Que ce jugement a été rendu contradictoirement entre les parties en matière de droit traditionnel et en premier ressort le 08 août 1991;

Attendu que les juges du second degré, en confirmation de la démarche du premier juge, ont considéré que pour avoir comparu aux audiences des 21 mars et 13 juin 1991 du Tribunal, la partie X B, bien qu'ayant été absente à l'audience du 27 juin 1991 à laquelle il devait avoir confrontation avec un témoin dénommé SAKA Bio, mérite de se voir opposer le caractère contradictoire du jugement rendu le 08 août 1991 suite à l'audience du 27 juin 1991;

Que cependant, tout en admettant le caractère contradictoire de cette décision à l'égard de la partie X B, les juges d'appel ont estimé que pour n'avoir pas comparu à l'audience du 27 juin 1991, Monsieur X B «a pu ignorer» l'audience du 08 août 1991 à laquelle le jugement a été rendu;

Qu'il «n'a pu» ainsi être informé de son droit d'appel conformément aux articles 26 et 43 du décret organique du 03décembre 1991; que le défaut d'avis suspendant le délai d'appel, ce recours formé le 02 octobre 1991 par le sieur X était recevable ,

Attendu qu'il est important de relever que l'article 24 alinéa 2 du décret organique du 03 décembre 1931 sur lequel se sont certainement fondés les juges du second degré pour reconnaître à la première décision son caractère contradictoire vis-à-vis de X B dispose que: «le Tribunal statue comme si toutes les parties étaient présentes dans le cas où l'une d'elle, dûment convoquée, ne comparaît pas ou ne se fait pas représenter comme il est prévu ci-dessus»;

Qu'en faisant application de ce texte par la qualification du jugement du 08 août 1991 comme étant une décision contradictoire entre les parties, les juges d'appel auraient dû en tirer tous les effets de droit attachés à une décision contradictoire, dont notamment l'obligation des parties de poursuivre le cas échéant la réformation de la sentence rendue dans le délai d'un mois à partir du jour de son prononcé conformément à l'article 25 alinéa 1 du décret organique précité, dès lors que le premier juge comme c'est le cas en espèce, a satisfait à la formalité d'avis du droit d'appel des parties et qu'il en est fait mention au jugement ainsi que prescrit par l'article 26 du décret organique sus visé;

Attendu dans ces conditions, que la partie X B absente à l'audience du jugement du 08 août 1991 est plutôt réputée avoir été informée de son droit d'appel par le premier juge. D'où il s'ensuit qu'il n'y a pas lieu à suspension du délai de l'appel qui, formalisé hors les 30 jours suivant le prononcé de la décision est irrecevable;

Attendu par conséquent qu'en déclarant recevable l'appel du 02 octobre 1991 formé par le sieur X B contre le jugement du Tribunal de Première Instance de Cotonou prononcé contradictoirement en premier ressort le 08 août 1991, les juges d'appel ont violé la loi par fausse interprétation et application des articles 25 alinéa 1, 26 alinéa1, 43 et 44 alinéa 1 du décret organique du 03 décembre 1931;

Que l'arrêt ainsi rendu encourt cassation sans qu'il soit besoin de se prononcer sur les autres moyens;

Attendu que le pourvoi a été élevé dans les forme et délai de la loi;

Qu'il y a lieu de le recevoir;

PAR CES MOTIFS

- Déclare en la forme X B recevable en son pourvoi.

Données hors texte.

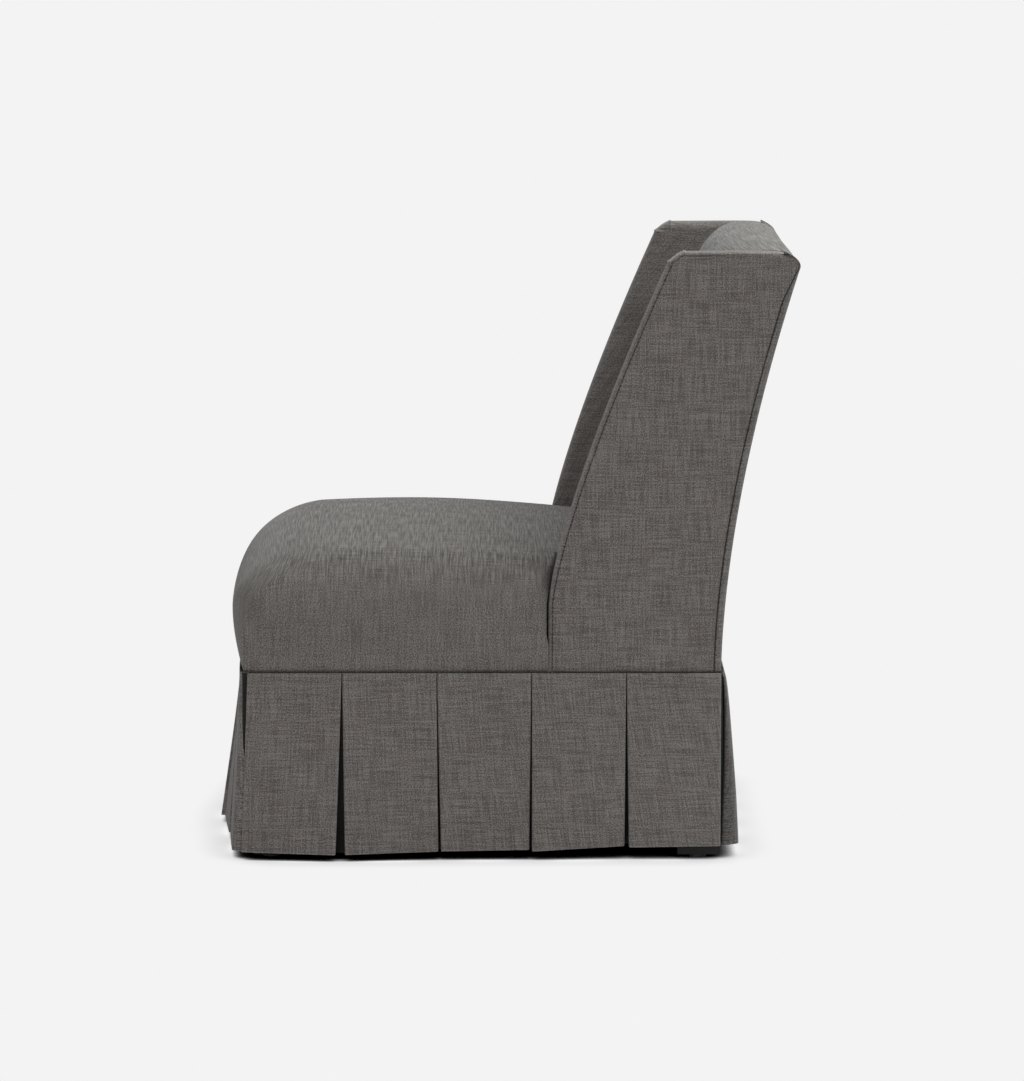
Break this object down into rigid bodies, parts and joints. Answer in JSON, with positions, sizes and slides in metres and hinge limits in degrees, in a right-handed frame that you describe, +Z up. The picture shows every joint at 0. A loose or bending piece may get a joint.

- Au fond casse et annule en toutes ses dispositions l'arrêt n° 50/95 rendu le 06 septembre 1995 par la Cour d'Appel de Cotonou, 2è Chambre de droit traditionnel.

- Remet en conséquence la cause et les parties dans l'état où elles se trouvaient avant ledit arrêt et pour être fait droit, renvoie le dossier devant la Cour d'Appel de Cotonou autrement composée.

- Ordonne la restitution de la somme consignée au Greffe de la Cour Suprême au demandeur.

- Met les frais à la charge du Trésor Public.

- Ordonne notification de l'arrêt au Procureur Général près la Cour d'Appel de Cotonou ainsi qu'aux parties.

- Ordonne transmission en retour du dossier au Procureur Général près la Cour d'Appel de Cotonou.

Ainsi fait et délibéré par la Cour Suprême (Chambre Judiciaire) composée de:

Edwige BOUSSARI, Conseiller à la Chambre Judiciaire,
PRESIDENT;

Jean-Baptiste MONSI }
et { CONSEILLERS;
Gilbert Comlan AHOUANDJINOU }

Et prononcé à l'audience publique du vendredi premier novembre mil neuf cent quatre-vingt-dix-neuf, la Chambre étant composée comme il est dit ci-dessus en présence de:

Nestor DAKO, AVOCAT GENERAL;

Et de Françoise TCHIBOZO-QUENUM, GREFFIER.

Et ont signé

Le Président, Le Rapporteur,

E. C G. Ab A

Le Greffier,

TCHIBOZO-QUENUM


Synthèse
Formation : Chambre judiciaire
Numéro d'arrêt : 15
Date de la décision : 01/10/1999
Civile traditionnelle

Origine de la décision
Date de l'import : 22/11/2019
Identifiant URN:LEX : urn:lex;bj;cour.supreme;arret;1999-10-01;15 ?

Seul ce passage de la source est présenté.